Start
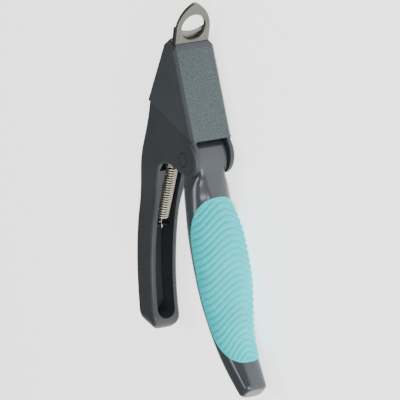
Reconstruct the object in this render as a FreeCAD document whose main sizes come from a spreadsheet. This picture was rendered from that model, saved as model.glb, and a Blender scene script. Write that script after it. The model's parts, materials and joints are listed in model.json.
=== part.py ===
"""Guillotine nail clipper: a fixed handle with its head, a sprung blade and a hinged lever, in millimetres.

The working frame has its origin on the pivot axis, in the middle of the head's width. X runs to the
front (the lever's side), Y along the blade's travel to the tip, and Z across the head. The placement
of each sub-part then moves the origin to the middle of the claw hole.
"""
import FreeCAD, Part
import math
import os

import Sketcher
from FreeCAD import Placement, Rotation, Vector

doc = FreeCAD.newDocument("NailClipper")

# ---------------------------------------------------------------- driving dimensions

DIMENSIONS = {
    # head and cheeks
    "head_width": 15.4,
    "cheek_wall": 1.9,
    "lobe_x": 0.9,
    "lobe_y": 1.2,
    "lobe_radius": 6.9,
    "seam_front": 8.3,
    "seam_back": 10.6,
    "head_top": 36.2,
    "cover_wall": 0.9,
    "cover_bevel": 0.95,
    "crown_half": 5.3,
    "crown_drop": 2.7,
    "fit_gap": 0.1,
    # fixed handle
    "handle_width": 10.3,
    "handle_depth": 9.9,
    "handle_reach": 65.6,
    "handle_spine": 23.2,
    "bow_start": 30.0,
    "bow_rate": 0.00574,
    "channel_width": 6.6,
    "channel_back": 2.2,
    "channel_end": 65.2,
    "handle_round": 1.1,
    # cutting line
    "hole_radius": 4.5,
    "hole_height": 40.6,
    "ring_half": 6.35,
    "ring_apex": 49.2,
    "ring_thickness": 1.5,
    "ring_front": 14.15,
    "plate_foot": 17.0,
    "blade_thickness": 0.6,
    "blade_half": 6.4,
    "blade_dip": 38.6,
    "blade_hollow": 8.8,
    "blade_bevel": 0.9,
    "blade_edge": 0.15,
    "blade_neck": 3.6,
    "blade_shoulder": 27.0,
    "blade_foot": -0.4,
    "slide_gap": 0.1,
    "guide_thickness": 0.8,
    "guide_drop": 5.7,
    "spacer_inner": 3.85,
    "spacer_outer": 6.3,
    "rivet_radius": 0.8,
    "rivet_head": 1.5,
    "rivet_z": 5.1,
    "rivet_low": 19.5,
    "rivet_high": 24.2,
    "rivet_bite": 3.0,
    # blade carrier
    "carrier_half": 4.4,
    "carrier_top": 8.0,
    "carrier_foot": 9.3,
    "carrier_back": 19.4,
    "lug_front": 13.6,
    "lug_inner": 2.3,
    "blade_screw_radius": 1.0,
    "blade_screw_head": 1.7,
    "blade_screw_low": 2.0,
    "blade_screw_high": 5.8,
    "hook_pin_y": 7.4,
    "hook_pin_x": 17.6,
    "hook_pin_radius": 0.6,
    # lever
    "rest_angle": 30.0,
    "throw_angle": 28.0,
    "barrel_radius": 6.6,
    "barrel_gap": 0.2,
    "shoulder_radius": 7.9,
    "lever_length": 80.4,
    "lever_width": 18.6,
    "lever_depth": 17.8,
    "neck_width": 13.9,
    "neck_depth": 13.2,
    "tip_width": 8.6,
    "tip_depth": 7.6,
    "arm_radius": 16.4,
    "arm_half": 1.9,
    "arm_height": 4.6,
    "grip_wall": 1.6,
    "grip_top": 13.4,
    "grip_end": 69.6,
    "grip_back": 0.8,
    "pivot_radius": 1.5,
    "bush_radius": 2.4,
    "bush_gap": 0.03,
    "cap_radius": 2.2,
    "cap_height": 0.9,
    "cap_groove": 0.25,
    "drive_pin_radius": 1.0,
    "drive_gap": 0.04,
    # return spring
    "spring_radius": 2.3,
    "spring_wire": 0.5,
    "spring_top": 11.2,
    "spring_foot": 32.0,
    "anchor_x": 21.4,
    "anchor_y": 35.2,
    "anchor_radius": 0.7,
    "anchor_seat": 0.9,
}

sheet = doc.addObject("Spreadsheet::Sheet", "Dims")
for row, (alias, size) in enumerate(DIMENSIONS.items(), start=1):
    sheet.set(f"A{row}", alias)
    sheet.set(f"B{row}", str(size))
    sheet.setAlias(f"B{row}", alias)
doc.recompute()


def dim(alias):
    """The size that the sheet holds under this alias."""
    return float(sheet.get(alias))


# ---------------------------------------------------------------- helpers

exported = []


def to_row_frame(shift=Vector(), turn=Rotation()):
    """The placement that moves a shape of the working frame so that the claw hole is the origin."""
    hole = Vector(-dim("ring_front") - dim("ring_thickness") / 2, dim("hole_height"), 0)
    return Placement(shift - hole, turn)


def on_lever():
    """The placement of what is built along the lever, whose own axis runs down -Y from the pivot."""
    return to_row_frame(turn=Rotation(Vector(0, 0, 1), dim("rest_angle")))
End
What count of lines in the listing contain the word "that"? Reply with the number only.

#### TASK RESULT:
3